Number of times I checked my watch: 4
      Violette (Laurence Leboeuf), a mother who's stuck in an unhappy marriage, considers having an affair when she meets and befriends her neighbor, Florence (Karine Gonthier-Hyndman), whose husband, David (Mani Soleymanlou), allows her to sleep around with other men in Two Women. They both try to seduce a sexy exterminator (Maxime Le Flaguais). Director Chloé Robichaud and screenwriter Catherine Léger has made a funny and amusing sexy comedy that's tonally uneven when it tries to be serious and poignant. Some of the comedic moments include Violette going to the extent of pretending to have a mouse problem by placing hamster poop around her home just so that she has an excuse to call that exterminator over. Does she really think that he won't be able to tell the difference between hamster poop and mouse poop? When she first meets Florence, she accuses her of making sounds of a crow while having sex because she hears crow calls, but can't find any crows outside. Her seduction of the plumber is somewhat funny, too.

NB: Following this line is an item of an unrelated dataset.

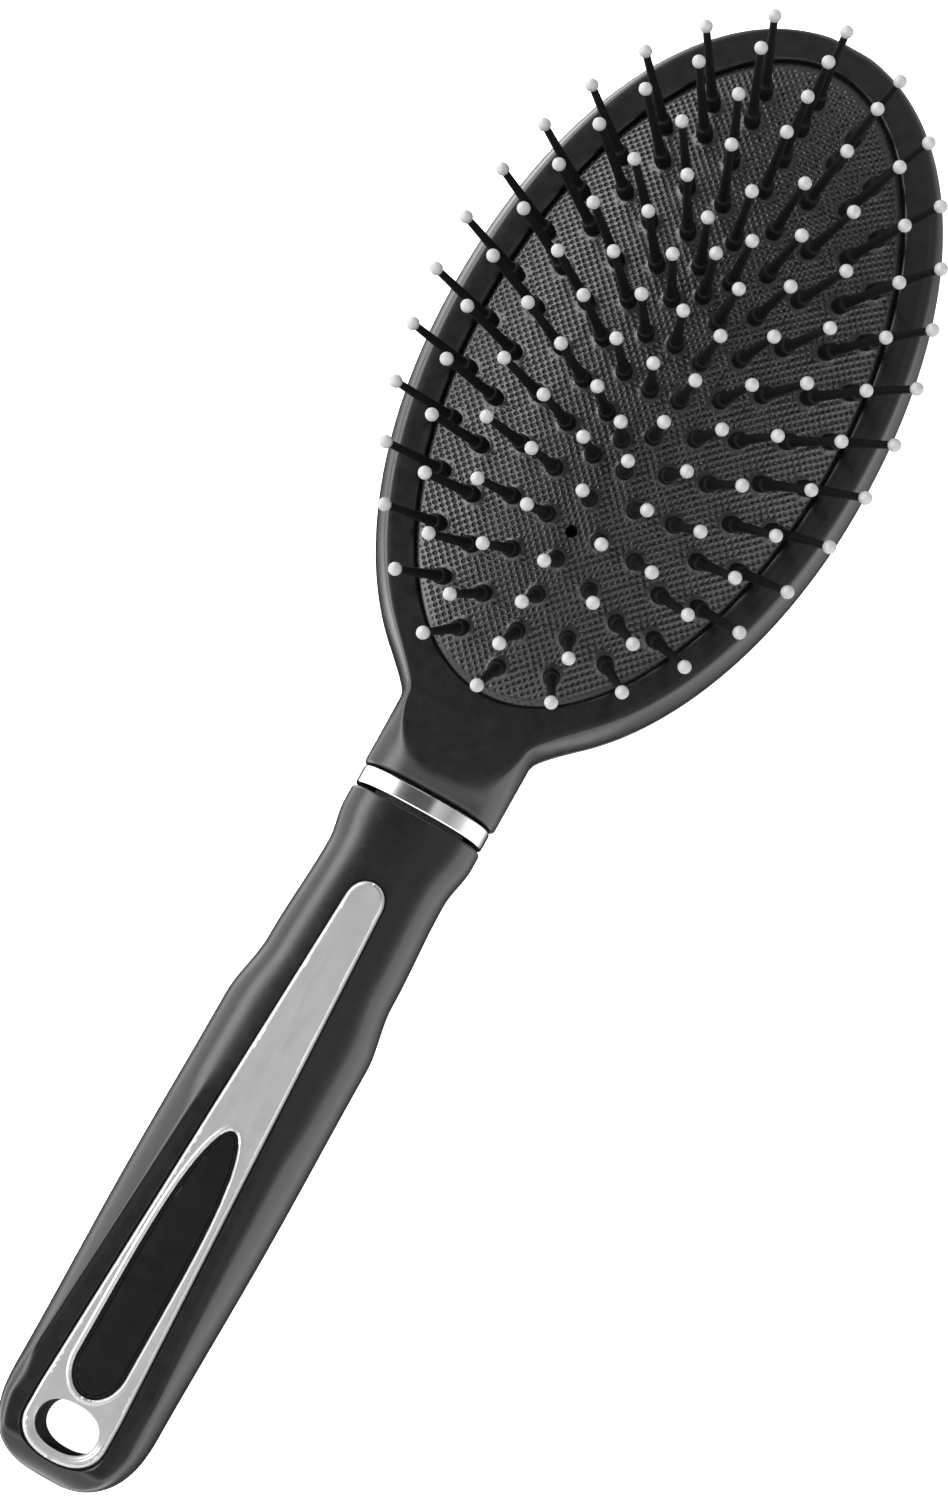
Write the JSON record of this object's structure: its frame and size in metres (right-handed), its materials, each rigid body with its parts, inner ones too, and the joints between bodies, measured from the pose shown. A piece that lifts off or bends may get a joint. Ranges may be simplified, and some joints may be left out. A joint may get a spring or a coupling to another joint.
{
  "type": "oval cushion hair brush",
  "caption": "Oval pneumatic cushion hair brush: ball-tipped pins in an air-backed rubber pad, two-part head, bright collar and a waisted grip with a metal inlay and a hanging hole.",
  "frame": {"origin": "middle of the overall length and width, on the plane that the back of the brush rests on", "axes": "+Y from the end of the grip to the tip of the head, +Z out of the cushion the way the pins point, +X to the right seen from the pin side"},
  "size_m": [0.072, 0.2418, 0.0378],
  "materials": {
    "head_front": "satin",
    "head_back": "satin",
    "cushion": "embossed",
    "inner_plastic": "moulded",
    "pins": "satin",
    "tips": "glossy",
    "collar": "polished",
    "grip": "satin",
    "trim": "satin with polished bevel",
    "insert": "satin"
  },
  "bodies": {
    "brush_body": {"head_front_frame": "head_front", "head_back_shell": "head_back", "cushion_membrane": "cushion", "membrane_retainer": "inner_plastic", "handle_core": "inner_plastic", "collar_ring": "collar", "grip_front_shell": "grip", "grip_back_shell": "grip", "grip_trim": "trim", "grip_insert": "insert"},
    "pin_ring_1": {"pins_ring_1": "pins", "tips_ring_1": "tips"},
    "pin_ring_2": {"pins_ring_2": "pins", "tips_ring_2": "tips"},
    "pin_ring_3": {"pins_ring_3": "pins", "tips_ring_3": "tips"},
    "pin_ring_4": {"pins_ring_4": "pins", "tips_ring_4": "tips"},
    "pin_ring_5": {"pins_ring_5": "pins", "tips_ring_5": "tips"},
    "pin_ring_6": {"pins_ring_6": "pins", "tips_ring_6": "tips"}
  },
  "joints": [
    {"name": "press_ring_6", "type": "slide", "parent": "brush_body", "child": "pin_ring_6", "axis": [0, 0, -1], "range_m": [0, 0.003], "stiffness_N_per_m": 3000, "deforming": ["cushion_membrane"]},
    {"name": "press_ring_5", "type": "slide", "parent": "brush_body", "child": "pin_ring_5", "axis": [0, 0, -1], "range_m": [0, 0.00291]},
    {"name": "press_ring_4", "type": "slide", "parent": "brush_body", "child": "pin_ring_4", "axis": [0, 0, -1], "range_m": [0, 0.00254]},
    {"name": "press_ring_3", "type": "slide", "parent": "brush_body", "child": "pin_ring_3", "axis": [0, 0, -1], "range_m": [0, 0.00208]},
    {"name": "press_ring_2", "type": "slide", "parent": "brush_body", "child": "pin_ring_2", "axis": [0, 0, -1], "range_m": [0, 0.00138]},
    {"name": "press_ring_1", "type": "slide", "parent": "brush_body", "child": "pin_ring_1", "axis": [0, 0, -1], "range_m": [0, 0.00054]}
  ],
  "couplings": [
    {"joint": "press_ring_5", "follows": "press_ring_6", "ratio": 0.954},
    {"joint": "press_ring_4", "follows": "press_ring_6", "ratio": 0.829},
    {"joint": "press_ring_3", "follows": "press_ring_6", "ratio": 0.678},
    {"joint": "press_ring_2", "follows": "press_ring_6", "ratio": 0.442},
    {"joint": "press_ring_1", "follows": "press_ring_6", "ratio": 0.164}
  ]
}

      Unfortunately, when it comes to exploring her and Florence's friendship, self worth and marital problems, Two Women comes up short while barely scratching the surface of those complex topics. It's not quite clear how they've both changed by the end of the film and if they've had any true epiphanies. Therefore, the ending feels rushed and contrived---of course, the final shot reverts back to comedy. With a more profound and perceptive screenplay that balanced comedy and drama more organically, Two Women could've been an empowering, wise and emotionally engrossing experience instead of one that leans more toward farce. At a running time of 1 hour and 40 minutes, Two Women opens at Angelika Film Center via Joint Venture.